§ Written instruction: Give back exactly the lines running from the line that holds "geometry.computeVertexNormals();" through the line that holds "if empty is", ends included, and no other lines.

§ Data provided:
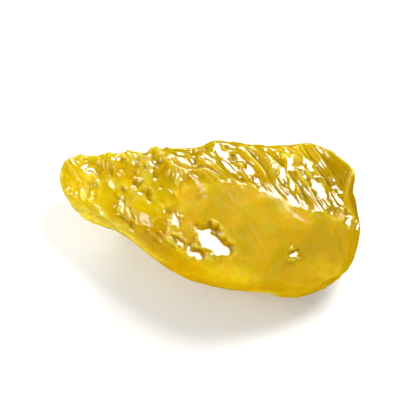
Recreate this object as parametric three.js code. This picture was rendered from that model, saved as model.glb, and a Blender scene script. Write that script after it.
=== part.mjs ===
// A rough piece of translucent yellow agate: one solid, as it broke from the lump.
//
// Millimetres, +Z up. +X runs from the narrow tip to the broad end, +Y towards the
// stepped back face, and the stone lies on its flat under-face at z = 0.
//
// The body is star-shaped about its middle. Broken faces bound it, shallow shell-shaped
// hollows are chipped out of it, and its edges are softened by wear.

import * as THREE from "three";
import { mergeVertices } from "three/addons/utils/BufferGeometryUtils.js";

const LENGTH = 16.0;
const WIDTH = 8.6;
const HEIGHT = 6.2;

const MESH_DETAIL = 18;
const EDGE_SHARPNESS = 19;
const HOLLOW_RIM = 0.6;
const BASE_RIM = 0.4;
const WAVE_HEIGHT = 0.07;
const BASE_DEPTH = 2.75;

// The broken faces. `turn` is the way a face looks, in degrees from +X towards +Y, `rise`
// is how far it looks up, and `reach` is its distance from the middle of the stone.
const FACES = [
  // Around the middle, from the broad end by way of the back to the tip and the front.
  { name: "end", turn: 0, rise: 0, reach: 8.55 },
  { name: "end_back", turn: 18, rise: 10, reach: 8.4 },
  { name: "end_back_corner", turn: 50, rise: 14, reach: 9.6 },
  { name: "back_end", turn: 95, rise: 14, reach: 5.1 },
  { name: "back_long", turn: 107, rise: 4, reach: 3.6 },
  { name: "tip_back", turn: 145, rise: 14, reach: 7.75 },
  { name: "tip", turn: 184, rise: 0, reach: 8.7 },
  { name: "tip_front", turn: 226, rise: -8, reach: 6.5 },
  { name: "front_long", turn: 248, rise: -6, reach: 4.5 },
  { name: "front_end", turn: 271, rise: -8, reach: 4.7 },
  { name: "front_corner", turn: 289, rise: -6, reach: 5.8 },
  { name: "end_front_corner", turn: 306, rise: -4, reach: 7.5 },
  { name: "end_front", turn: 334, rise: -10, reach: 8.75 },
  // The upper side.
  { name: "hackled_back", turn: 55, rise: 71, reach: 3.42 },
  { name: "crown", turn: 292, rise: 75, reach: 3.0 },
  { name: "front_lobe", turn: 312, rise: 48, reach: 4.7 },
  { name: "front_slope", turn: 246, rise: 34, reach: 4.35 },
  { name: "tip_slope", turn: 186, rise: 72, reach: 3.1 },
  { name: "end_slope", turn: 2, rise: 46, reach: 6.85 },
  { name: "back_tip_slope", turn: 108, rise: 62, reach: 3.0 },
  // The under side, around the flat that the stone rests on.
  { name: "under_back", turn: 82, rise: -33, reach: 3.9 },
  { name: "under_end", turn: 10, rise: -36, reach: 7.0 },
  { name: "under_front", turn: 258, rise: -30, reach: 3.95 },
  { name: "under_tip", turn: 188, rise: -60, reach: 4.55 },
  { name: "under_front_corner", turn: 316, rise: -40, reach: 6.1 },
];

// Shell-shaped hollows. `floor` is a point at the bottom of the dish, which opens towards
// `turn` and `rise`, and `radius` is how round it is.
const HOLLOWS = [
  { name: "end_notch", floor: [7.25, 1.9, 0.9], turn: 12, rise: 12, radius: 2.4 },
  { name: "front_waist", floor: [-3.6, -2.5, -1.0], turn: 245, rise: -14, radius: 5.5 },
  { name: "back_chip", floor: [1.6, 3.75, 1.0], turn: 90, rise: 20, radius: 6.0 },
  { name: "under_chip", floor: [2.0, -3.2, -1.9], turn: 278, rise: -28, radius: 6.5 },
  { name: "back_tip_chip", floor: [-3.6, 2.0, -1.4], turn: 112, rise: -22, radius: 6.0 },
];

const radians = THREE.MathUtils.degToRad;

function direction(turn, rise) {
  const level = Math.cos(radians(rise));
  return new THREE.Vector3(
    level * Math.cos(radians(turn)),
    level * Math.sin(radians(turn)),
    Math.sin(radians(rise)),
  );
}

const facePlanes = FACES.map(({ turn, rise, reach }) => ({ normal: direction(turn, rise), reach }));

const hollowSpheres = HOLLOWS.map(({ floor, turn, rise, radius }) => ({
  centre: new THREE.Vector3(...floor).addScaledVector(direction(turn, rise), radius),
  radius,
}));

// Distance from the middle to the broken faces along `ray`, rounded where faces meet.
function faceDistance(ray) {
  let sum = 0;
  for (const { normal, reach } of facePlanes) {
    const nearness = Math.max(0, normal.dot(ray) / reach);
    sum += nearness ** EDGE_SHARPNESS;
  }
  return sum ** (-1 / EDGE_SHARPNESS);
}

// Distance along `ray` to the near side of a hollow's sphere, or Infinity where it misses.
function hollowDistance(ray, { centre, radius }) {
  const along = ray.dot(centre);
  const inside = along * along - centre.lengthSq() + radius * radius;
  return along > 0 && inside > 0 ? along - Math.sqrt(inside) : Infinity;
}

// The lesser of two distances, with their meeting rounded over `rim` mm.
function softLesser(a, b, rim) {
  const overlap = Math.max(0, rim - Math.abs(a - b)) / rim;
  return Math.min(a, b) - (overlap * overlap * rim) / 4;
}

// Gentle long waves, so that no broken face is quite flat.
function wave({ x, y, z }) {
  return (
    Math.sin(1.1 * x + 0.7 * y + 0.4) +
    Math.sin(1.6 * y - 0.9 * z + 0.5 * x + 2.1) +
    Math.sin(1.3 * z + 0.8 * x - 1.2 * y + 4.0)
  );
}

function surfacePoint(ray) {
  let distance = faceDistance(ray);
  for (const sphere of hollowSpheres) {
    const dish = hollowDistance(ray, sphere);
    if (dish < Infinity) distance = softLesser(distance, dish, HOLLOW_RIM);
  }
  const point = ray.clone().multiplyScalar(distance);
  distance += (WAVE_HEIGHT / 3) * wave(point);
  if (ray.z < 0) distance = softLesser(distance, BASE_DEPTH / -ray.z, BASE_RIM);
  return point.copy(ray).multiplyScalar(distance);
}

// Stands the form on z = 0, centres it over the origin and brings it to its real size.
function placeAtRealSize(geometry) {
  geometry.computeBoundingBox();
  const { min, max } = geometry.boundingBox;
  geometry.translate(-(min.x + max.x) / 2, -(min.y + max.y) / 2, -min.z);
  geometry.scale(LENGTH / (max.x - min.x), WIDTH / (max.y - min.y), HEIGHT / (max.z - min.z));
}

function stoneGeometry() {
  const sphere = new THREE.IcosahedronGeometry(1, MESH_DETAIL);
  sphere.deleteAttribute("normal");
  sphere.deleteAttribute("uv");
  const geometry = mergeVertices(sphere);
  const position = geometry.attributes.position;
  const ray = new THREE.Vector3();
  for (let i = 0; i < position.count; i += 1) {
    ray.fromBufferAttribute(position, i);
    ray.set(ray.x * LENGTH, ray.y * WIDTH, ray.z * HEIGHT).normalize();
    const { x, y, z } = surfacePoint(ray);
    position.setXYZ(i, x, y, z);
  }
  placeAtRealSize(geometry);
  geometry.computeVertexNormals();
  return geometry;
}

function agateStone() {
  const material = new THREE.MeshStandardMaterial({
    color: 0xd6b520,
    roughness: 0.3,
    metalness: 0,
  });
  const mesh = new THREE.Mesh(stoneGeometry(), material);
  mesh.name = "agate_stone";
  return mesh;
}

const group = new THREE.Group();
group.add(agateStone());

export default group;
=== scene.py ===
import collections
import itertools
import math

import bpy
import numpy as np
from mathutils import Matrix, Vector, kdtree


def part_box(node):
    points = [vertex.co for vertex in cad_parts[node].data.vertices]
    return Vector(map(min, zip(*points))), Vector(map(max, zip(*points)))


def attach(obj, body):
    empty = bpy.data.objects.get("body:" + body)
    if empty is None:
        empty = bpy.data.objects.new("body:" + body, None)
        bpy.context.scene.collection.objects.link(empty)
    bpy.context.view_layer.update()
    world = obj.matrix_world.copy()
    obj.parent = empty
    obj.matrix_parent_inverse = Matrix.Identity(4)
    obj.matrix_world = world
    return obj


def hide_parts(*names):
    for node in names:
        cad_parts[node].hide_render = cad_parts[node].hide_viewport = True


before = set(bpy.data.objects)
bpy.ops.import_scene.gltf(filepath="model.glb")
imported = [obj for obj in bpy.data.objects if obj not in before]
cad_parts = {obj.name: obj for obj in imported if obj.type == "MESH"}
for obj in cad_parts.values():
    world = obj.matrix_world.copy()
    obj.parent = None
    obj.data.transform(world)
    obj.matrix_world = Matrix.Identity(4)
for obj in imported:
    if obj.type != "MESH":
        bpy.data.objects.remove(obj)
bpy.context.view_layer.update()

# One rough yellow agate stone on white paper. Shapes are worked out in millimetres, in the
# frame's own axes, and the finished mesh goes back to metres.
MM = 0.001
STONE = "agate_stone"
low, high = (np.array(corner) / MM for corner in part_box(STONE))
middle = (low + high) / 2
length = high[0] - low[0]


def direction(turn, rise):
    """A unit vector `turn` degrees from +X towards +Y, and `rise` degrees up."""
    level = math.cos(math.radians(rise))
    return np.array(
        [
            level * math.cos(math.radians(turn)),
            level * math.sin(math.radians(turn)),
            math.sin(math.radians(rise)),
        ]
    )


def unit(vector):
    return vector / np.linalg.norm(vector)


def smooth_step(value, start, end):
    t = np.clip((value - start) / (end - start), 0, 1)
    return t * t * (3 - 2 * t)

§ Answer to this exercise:
  geometry.computeVertexNormals();
  return geometry;
}

function agateStone() {
  const material = new THREE.MeshStandardMaterial({
    color: 0xd6b520,
    roughness: 0.3,
    metalness: 0,
  });
  const mesh = new THREE.Mesh(stoneGeometry(), material);
  mesh.name = "agate_stone";
  return mesh;
}

const group = new THREE.Group();
group.add(agateStone());

export default group;
=== scene.py ===
import collections
import itertools
import math

import bpy
import numpy as np
from mathutils import Matrix, Vector, kdtree


def part_box(node):
    points = [vertex.co for vertex in cad_parts[node].data.vertices]
    return Vector(map(min, zip(*points))), Vector(map(max, zip(*points)))


def attach(obj, body):
    empty = bpy.data.objects.get("body:" + body)
    if empty is None:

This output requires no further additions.